Der Schwerpunkt des Angebots für Männer liegt bei Meister jedoch in einem anderen Bereich: Seit 25 Jahren offeriert das designorientierte Haus Männeraccessoires, deren Funktion über das Schmückende hinausgeht. Die durchbohrten Kreisscheiben aus Titan mit Gold und bisweilen Diamanten können zwar als Anhänger um den Hals oder am Gürtel getragen werden, doch im Mittelpunkt steht Nützlichkeit: Die Sundisc ist eine Sonnenuhr mit ausklappbarem Schattenwerfer und integriertem Kompass, während die Astrodisc die persönliche Planetenkonstellation mit Sternzeichen und Aszendent offenbart.

Und da Männer zunehmend Mut zu augenfälligerem Schmuck haben, bietet Meister zum Beispiel Anhänger, auf die ein Fingerabdruck aufgebracht werden kann.

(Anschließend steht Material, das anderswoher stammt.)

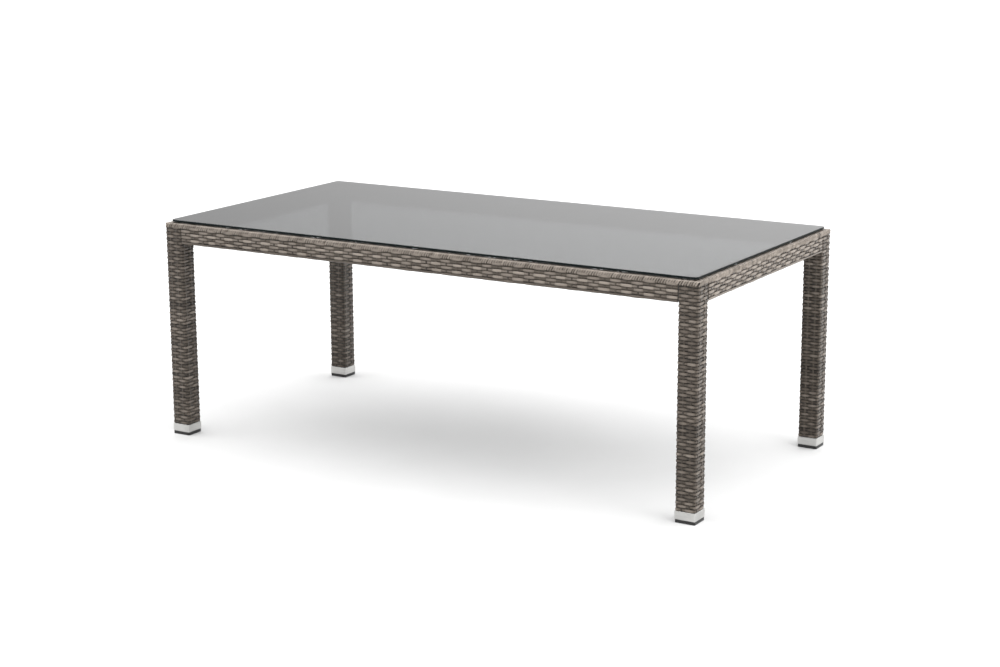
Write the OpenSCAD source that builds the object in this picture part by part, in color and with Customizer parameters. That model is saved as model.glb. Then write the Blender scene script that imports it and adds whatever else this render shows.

Diesen Mut sowie die neue Lust am Schmuck bekommen auch die grossen Marken zu spüren. Immer wieder etwa hatte Chopard Nachfragen nach Männerschmuck. Dem möchte die Marke nun mit einer neuen Kollektion entsprechen. Bei der «BaselWorld» stellt Chopard erstmals Armbänder, Ringe und Anhänger für Männer vor, gehalten in mattiertem Weissgold, Roségold und Stahl, kombiniert mit weissen und schwarzen Diamanten. «Das Design ist geometrisch, cool und jung», kündigt Caroline Gruosi-Scheufele, Co-Präsidentin von Chopard, an. Immerhin möchte man damit den jüngeren Kunden ansprechen und bietet die Preziosen in der Einstiegspreislage von 800 bis 1000 Fr. an.

Cartier macht bewusst auf Unisex

Schmuck mit betont markanter Note offeriert auch Cartier: Bei Männern beliebt ist zum Beispiel der Trinity-Ring, eine Designikone von 1924, damals für den französischen Schriftsteller Jean Cocteau entworfen. Auch Love-Bracelet und Love-Ring aus der 1970 vorgestellten Kollektion werden sowohl von Männern als auch von Frauen getragen.

Dieser Schmucktausch unter den Geschlechtern ist häufig zu beobachten: Was für Frauen entworfen wurde, kommt bisweilen auch bei den Männern gut an. Bei Chopard ist dies zum Beispiel der Ice-Cube-Ring mit seinem grafischen, markanten Design. Caroline Gruosi-Scheufele konstatiert daher schmunzelnd: «Frauen tragen Herrenuhren und Männer begeistern sich für Damenschmuck. Heute weiss man nie, wer was trägt ».